Bien sûr, nos gouvernements ont un rôle important à jouer. Avec cette crise, ils ont pris pleinement conscience de la gravité de la situation. Ils devront prendre les mesures nécessaires pour encourager nos producteurs de biens et services en commençant par les favoriser prioritairement lors de l’attribution des contrats. Mais ce ne sera pas suffisant. Chaque organisme et chaque citoyen doivent les encourager, car c’est la première façon de protéger son emploi et ses services sociaux.

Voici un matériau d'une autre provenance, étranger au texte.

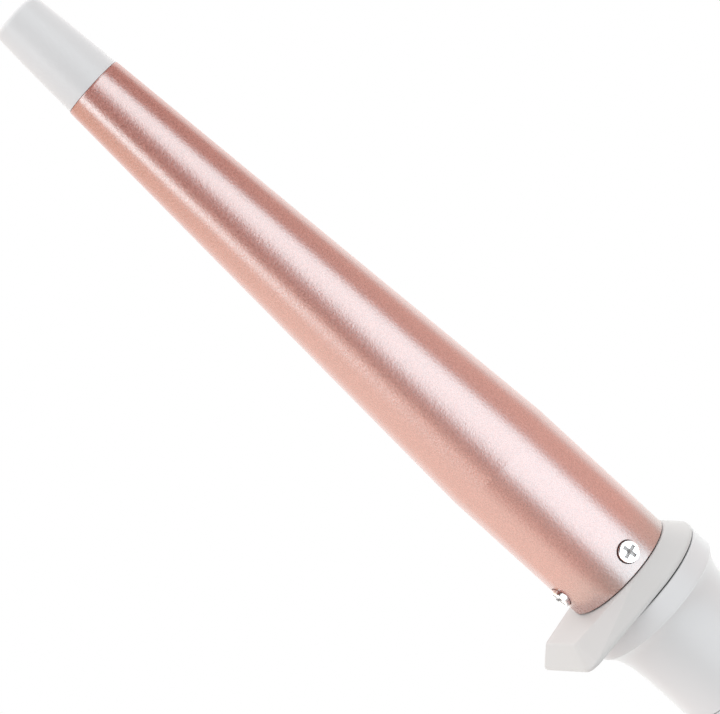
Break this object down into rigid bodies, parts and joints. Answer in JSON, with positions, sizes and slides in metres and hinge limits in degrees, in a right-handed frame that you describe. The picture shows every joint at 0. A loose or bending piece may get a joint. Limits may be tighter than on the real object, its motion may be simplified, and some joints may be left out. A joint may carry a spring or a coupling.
{
  "type": "curling wand",
  "caption": "Conical hair curling wand: tapering coated barrel, cool tip, collar with rest foot, necked handle, push buttons and a swivelling cord inlet.",
  "frame": {"origin": "centre of the cord bore where its straight wall ends at the mouth, at the rear of the handle", "axes": "+X along the wand, from the cool tip to the cord inlet; +Z from the rest foot to the buttons; +Y completes the right-handed set"},
  "size_m": [0.3328, 0.0318, 0.039],
  "materials": {
    "white_plastic": "satin moulded white plastic",
    "collar_plastic": "satin moulded pale grey plastic",
    "rose_coat": "fine speckled rose-gold ceramic coating on aluminium",
    "chrome_steel": "nickel-plated screws",
    "plated_steel": "zinc-plated steel",
    "aluminium": "cast, as extruded",
    "ptc_ceramic": "fired heater ceramic",
    "brass": "stamped",
    "polyimide": "amber film",
    "spring_steel": "spring steel",
    "glass_bead": "glass bead",
    "fuse_can": "ceramic-coated can",
    "mica": "pressed mica sheet",
    "bakelite": "phenolic moulding",
    "seal_rubber": "black heat-resistant seal",
    "bezel_satin": "satin silver",
    "rose_button": "rose-gold satin plastic",
    "clear_plastic": "clear light pipe",
    "board_green": "solder resist",
    "black_plastic": "moulded black",
    "led_epoxy": "clear epoxy",
    "capacitor_yellow": "epoxy-dipped film",
    "connector_nylon": "natural nylon",
    "wire_red": "silicone sleeving",
    "wire_white": "silicone sleeving",
    "wire_blue": "silicone sleeving",
    "swivel_plastic": "satin moulded white plastic",
    "copper": "plated copper"
  },
  "bodies": {
    "wand_body": {"cool_tip": "white_plastic", "tip_washer": "mica", "tip_retainer": "spring_steel", "barrel": "rose_coat", "spreader_upper": "aluminium", "spreader_lower": "aluminium", "ptc_elements": "ptc_ceramic", "electrode_upper": "brass", "electrode_lower": "brass", "insulating_film": "polyimide", "pressure_spring": "spring_steel", "thermistor": "glass_bead", "thermal_fuse": "fuse_can", "mica_disc": "mica", "barrel_holder": "bakelite", "barrel_screws": "chrome_steel", "barrel_gasket": "seal_rubber", "collar": "collar_plastic", "collar_seal": "seal_rubber", "neck_shell": "white_plastic", "holder_screws": "plated_steel", "handle_upper": "white_plastic", "handle_lower": "white_plastic", "shell_screws": "plated_steel", "control_bezel": "bezel_satin", "led_window": "clear_plastic", "circuit_board": "board_green", "tact_switches": "black_plastic", "indicator_leds": "led_epoxy", "triac": "black_plastic", "film_capacitor": "capacitor_yellow", "wire_connector": "connector_nylon", "board_screws": "plated_steel", "heater_leads": "wire_red", "sensor_leads": "wire_white", "supply_leads": "wire_blue", "swivel_bush": "connector_nylon", "brush_holder": "bakelite", "brush_contacts": "brass"},
    "power_button": {"power_button": "rose_button"},
    "plus_button": {"plus_button": "rose_button"},
    "minus_button": {"minus_button": "rose_button"},
    "cord_swivel": {"cord_swivel": "swivel_plastic", "contact_rings": "copper"}
  },
  "joints": [
    {"name": "power_button_press", "type": "slide", "parent": "wand_body", "child": "power_button", "axis": [0, 0, -1], "range_m": [0, 0.0006], "stiffness_N_per_m": 900, "springref_m": -0.0005},
    {"name": "plus_button_press", "type": "slide", "parent": "wand_body", "child": "plus_button", "axis": [0, 0, -1], "range_m": [0, 0.0006], "stiffness_N_per_m": 900, "springref_m": -0.0005},
    {"name": "minus_button_press", "type": "slide", "parent": "wand_body", "child": "minus_button", "axis": [0, 0, -1], "range_m": [0, 0.0006], "stiffness_N_per_m": 900, "springref_m": -0.0005},
    {"name": "cord_swivel_turn", "type": "hinge", "parent": "wand_body", "child": "cord_swivel", "pos_m": [0, 0, 0], "axis": [1, 0, 0], "continuous": true}
  ]
}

Non, il ne s’agit pas de tous retourner à la campagne avec quelques arpents verts, un jardin, des poules, un cochon et une vache. Il faut que toute la société se mette collectivement au service de sa propre société, en priorité. Bien sûr, nous ne produirons pas de bananes ni d’ananas au Québec. Mais nous avons un formidable levier économique disponible : Hydro-Québec. Cette société se plaint d’avoir des surplus à ne savoir qu’en faire ! Alors ! Pourquoi ne pas les mettre au service des producteurs en serres à tarif réduit pour développer une plus grande autonomie alimentaire ? La liste pourrait être très longue. Poursuivre la transition vers le télétravail ; accélérer la conversion vers les énergies propres, soutenir l’industrie lourde par des projets structurants, etc. Les Québécois ont été au fil des siècles résilients et inventifs. Voilà encore une belle occasion de le prouver !
Si nous arrivons à faire cela, il sera peut-être possible de dégager des ressources humaines et financières afin de nous préparer pour la prochaine pandémie, car il y en aura d’autres. Tout comme celle que nous vivons présentement, des scientifiques la prédisaient depuis longtemps, mais la plupart des gouvernements n’en avaient que pour la croissance et l’augmentation du PIB. En clair, cela signifie souvent plus d’argent pour nos multimilliardaires mondiaux. « Un nouveau rapport d’Oxfam publié le 19 janvier 2020, à la veille du Forum économique mondial (FEM) de Davos, en Suisse, révèle que les 2 153 milliardaires du monde se partagent plus de richesses que 4,6 milliards de personnes, soit 60 % de la population de la planète ».
Mais cette croissance effrénée et la déprédation de nos ressources nous mènent tout droit vers une crise environnementale sans précédent pour l’humanité. Nous y reviendrons!